The underlying problem isn’t that AI writes bad code per se. It’s that AI-assisted development optimises for velocity. Smart contract development has always had an asymmetric risk profile – code is deployed immutably, value is locked immediately, and the attack surface is public from the moment of deployment. That profile punishes exactly the kind of speed-first, audit-later workflow that vibe coding encourages.

A purpose-built AI security agent evaluated 90 previously exploited DeFi contracts and detected vulnerabilities in 92% of them, per a CoinDesk report from February. A baseline coding agent managed 34% of the same set. The gap is significant, but the implication is uncomfortable: generic AI coding tools aren’t providing meaningful security signal, and the audit market cannot keep pace with deployment volume as AI lowers the barrier to shipping new contracts.

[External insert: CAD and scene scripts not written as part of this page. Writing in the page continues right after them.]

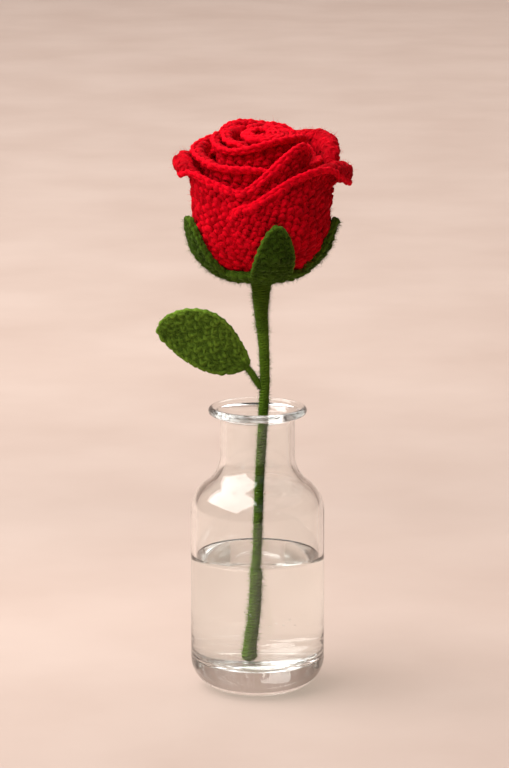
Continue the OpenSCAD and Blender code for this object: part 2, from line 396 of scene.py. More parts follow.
PETALS = {
    "inner_petal_1": petal_shape(
        0.4, [(70, 231), (95, 236.5), (130, 239.0), (170, 240.2), (205, 239.4), (230, 233)],
        9.4, 0.8, 1.5, 150),
    "inner_petal_2": petal_shape(
        1.7, [(-175, 231), (-150, 239), (-120, 239.2), (-85, 238), (-55, 236.6), (-30, 235), (-12, 230)],
        11.4, 1.2, 1.5, 150),
    "inner_petal_3": petal_shape(
        2.9, [(-138, 228), (-122, 236), (-98, 237), (-76, 235.2), (-56, 233.6), (-38, 233.4), (-20, 234.6),
              (5, 236.8), (35, 238.4), (65, 238), (95, 236), (118, 229)],
        13.6, [(-138, 2.4), (-90, 4.0), (-60, 3.6), (-20, 2.4), (118, 1.2)], 1.5, 130),
    "middle_petal_1": petal_shape(
        4.1,
        [(90, 226), (112, 231.6), (132, 234.6), (150, 238.6), (180, 240.4), (208, 241), (228, 238.6),
         (250, 230)],
        16.6, 1.6, 1.8, 140),
    "middle_petal_2": petal_shape(
        5.3,
        [(-152, 227), (-136, 234.6), (-115, 234.6), (-98, 233.2), (-82, 231.6), (-66, 229.8), (-50, 228.4),
         (-30, 227.6), (-8, 227.2), (8, 225.8), (22, 221)],
        20.2, [(-152, 1.8), (-95, 4.0), (-60, 3.2), (-20, 1.4), (22, 1.0)],
        [(-152, 1.5), (-90, 2.1), (22, 1.5)], 140),
    "middle_petal_3": petal_shape(
        6.6, [(2, 214), (20, 221), (45, 226), (70, 228), (95, 227.6), (120, 219)],
        21.0, 0.8, 1.5, 130),
    "outer_petal_1": petal_shape(
        7.2,
        [(75, 210), (84, 223), (95, 230), (108, 234.6), (122, 237), (140, 236.8), (160, 235.4), (185, 234.4),
         (205, 231), (217, 224), (225, 212)],
        24.2, [(75, 1), (100, 3.0), (130, 2.8), (225, 1)],
        [(75, 1.3), (92, 2.6), (110, 3.5), (140, 3.3), (170, 2.4), (225, 1.3)],
        [(75, 80), (92, 200), (110, 235), (150, 220), (200, 170), (225, 90)]),
    "outer_petal_2": petal_shape(
        8.5,
        [(-138, 212), (-130, 222), (-118, 227.4), (-104, 229.3), (-90, 229.9), (-76, 227.6), (-62, 224.2),
         (-46, 221.2), (-30, 218.6), (-17, 217.4), (-4, 221.4), (7, 225.8), (17, 229.8), (27, 233.2),
         (36, 235.4), (43, 236), (49, 233)],
        [(-138, 26.4), (-90, 27.2), (-30, 27.2), (-5, 25.4), (34, 23.8), (49, 23.0)],
        [(-138, 0.6), (-118, 1.8), (-90, 2.2), (-66, 1.0), (-40, 0.8), (49, 0.8)],
        [(-138, 1.2), (-118, 2.6), (-95, 3.5), (-80, 3.1), (-62, 1.6), (-45, 1.3), (49, 1.2)],
        [(-138, 90), (-118, 220), (-95, 250), (-80, 235), (-62, 140), (-45, 100), (49, 100)]),
    "outer_petal_3": petal_shape(
        9.8,
        [(-40, 190), (-32, 203), (-24, 208.8), (-7, 212.6), (9, 217.8), (27, 223.2), (45, 226.4), (62, 227.6),
         (80, 227.2), (98, 225.4), (115, 221), (128, 212), (138, 198)],
        [(-40, 24.6), (-28, 25.8), (-16, 27.1), (0, 27.8), (60, 27.6), (138, 27.2)],
        [(-40, 0), (0, 0.6), (40, 1.2), (90, 2.6), (138, 0.6)],
        [(-40, 1.2), (27, 1.4), (50, 2.0), (72, 3.1), (95, 3.5), (112, 3.0), (138, 1.4)],
        [(-40, 70), (27, 100), (50, 140), (72, 200), (95, 215), (112, 215), (138, 90)],
        [(-40, 0), (60, 0), (78, 2.2), (95, 2.6), (108, 0.4), (116, 0), (138, 0)]),
}


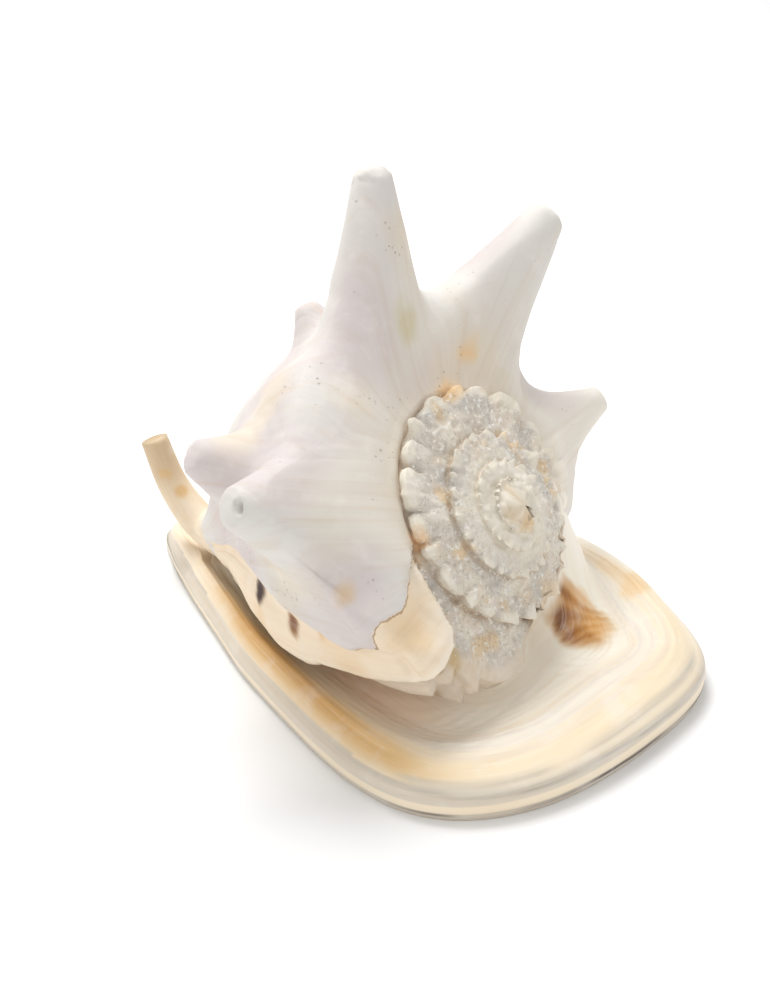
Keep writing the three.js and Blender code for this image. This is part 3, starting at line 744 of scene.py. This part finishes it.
def body_colours(points, phi, across):
    past_old, past_new = lip_distances(points, phi, across)
    radius = axis_radius(points)
    suture = suture_distance(phi, across)
    fresh = smooth(past_new, -0.3, 0.3)
    cover = Paint(points, CHALK)
    cover.add(LAVENDER, 0.75 * smooth(noise(points, 26, 42) + 0.35, 0.0, 0.8))
    cover.add(WARM, 0.7 * smooth(noise(points, 21, 43), 0.15, 0.8))
    cover.add(WARM, 0.6 * (across < 1) * bump(across, 0, 0.25))
    cover.add(IVORY, 0.5 * smooth(phi, 45, 90))
    # Old lip: cream, with a warmer outer edge.
    band = smooth(past_old, -0.6, 0.6) * (1 - fresh)
    paint = Paint(points, CREAM)
    paint.add(TAN, 0.35 * smooth(noise(points, 12, 44), 0.0, 0.8))
    paint.add(IVORY, 0.4 * bump(past_old, 2, 3))
    # Old whorls: slate ramps, cream nodules, tan stains, and painted shade at the foot of the old lip.
    old = 1 - smooth(past_old, -0.6, 0.6)
    ramp = old * (across <= 1)
    paint.add(SLATE, ramp * (0.7 + 0.3 * noise(points, 6, 45)))
    height = nodules(phi) * bump(across, 0.82, 0.24)
    paint.add(NODULE, ramp * smooth(height, 0.2, 0.55))
    paint.add(NODULE, ramp * 0.7 * smooth(noise(points, 7, 46), -0.1, 0.6))
    paint.add(NODULE, ramp * (1 - smooth(radius, 14, 26)) * 0.9)
    paint.add(APEX_TAN, ramp * (1 - smooth(radius, 3, 12)) * smooth(noise(points, 4, 50), 0, 0.6))
    paint.add(TAN, ramp * 0.45 * smooth(noise(points, 7, 47), 0.3, 0.8))
    bottom = smooth(phi, -300, -230)
    skirted = bottom * smooth(across, 0.35, 0.7)
    paint.add(SKIRT, ramp * skirted)
    paint.add(SKIRT, old * (across > 1))
    # Painted shade: the sutures are darkened brown along their clefts, on both coats below.
    cleft = (suture < 90) * smooth(radius, 10, 30) * np.exp(-((suture / 0.5) ** 2))
    # Painted shade: a patchy brown band just before the old lip's steep outer edge, where it overhangs.
    lip_foot_shade = bump(past_old, -1.0, 0.9) * smooth(noise(points, 9, 65), -0.5, 0.3)
    paint.add(LIP_FOOT_SHADE, 0.6 * lip_foot_shade * (across < 1.9))
    for coat in (paint, cover):
        coat.add(SUTURE_SHADE, cleft * (0.35 + 0.35 * noise(points, 7, 49)))
        stain(coat)
        # Canal: cream with a tan tip.
        coat.add(CREAM, smooth(across, 1.9, 2.1))
        blotches = smooth(across, 2.0, 2.2) * smooth(noise(points, 6, 48), 0.1, 0.7)
        coat.add(CANAL, 0.6 * smooth(across, 2.1, 2.5))
        coat.add(CANAL_TIP, 0.8 * smooth(across, 2.6, 2.95) + 0.3 * blotches)
        for centre, size, colour, strength in BODY_SPOTS:
            coat.spot(centre, size, colour, strength)
    return dict(
        rgb=paint.rgb,
        cover=cover.rgb,
        past=np.where(across > 1.9, 9, np.clip(past_new, -9, 9)),
        flow=np.column_stack([np.radians(phi) * 45, across * 40, np.zeros(len(phi))]),
        mottle=ramp * (1 - 0.7 * smooth(height, 0.25, 0.6)) * smooth(radius, 10, 24) * (1 - skirted),
        gloss=0.25 * band + 0.3 * smooth(across, 1.9, 2.1),
        chalk=fresh * (1 - smooth(across, 1.6, 2)) + 0.4 * old,
    )


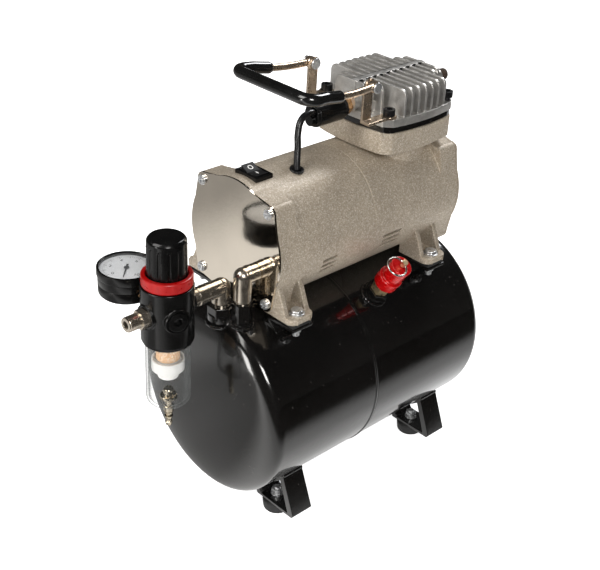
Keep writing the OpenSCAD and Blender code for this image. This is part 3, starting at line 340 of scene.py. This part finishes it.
def along_route(name, route, radius, sides=6, loop=False, smooth=True, swell=None):
    """A round rod, wire or bead along a route. swell gives each point its own share of the radius."""
    bpy.ops.object.select_all(action="DESELECT")
    bpy.ops.curve.primitive_bezier_curve_add(location=(0, 0, 0))
    rod = bpy.context.object
    rod.data.splines.clear()
    line = rod.data.splines.new("BEZIER")
    line.bezier_points.add(len(route) - 1)
    for i, place in enumerate(route):
        point = line.bezier_points[i]
        point.co = place
        point.handle_left_type = point.handle_right_type = "AUTO" if smooth else "VECTOR"
        point.radius = swell[i] if swell else 1
    line.use_cyclic_u = loop
    rod.data.dimensions = "3D"
    rod.data.resolution_u = 6 if smooth else 1
    rod.data.bevel_depth = radius
    rod.data.bevel_resolution = sides
    rod.data.use_fill_caps = not loop
    bpy.ops.object.convert(target="MESH")
    piece = bpy.context.object
    piece.name = name
    bpy.ops.object.mode_set(mode="EDIT")
    bpy.ops.mesh.select_all(action="SELECT")
    bpy.ops.mesh.remove_doubles(threshold=0.000002)
    bpy.ops.mesh.normals_make_consistent(inside=False)
    bpy.ops.object.mode_set(mode="OBJECT")
    bpy.ops.object.shade_smooth_by_angle(angle=radians(50))
    return piece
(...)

Compromised private keys, like the one in Resolv’s case, sit outside the code quality debate entirely. Key management is operational security, not a code review problem. But the broader Q1 trajectory – $137M and counting, outpacing 2025 – suggests the tooling and processes around DeFi development haven’t kept up with deployment velocity.

The question for teams building on-chain in 2026 isn’t whether to use AI-assisted development. It’s whether the security review process has been upgraded to match the speed at which AI lets you ship. If the audit is still a PDF you get three weeks before launch, and the development loop is now measured in hours, that gap is where the $137M goes.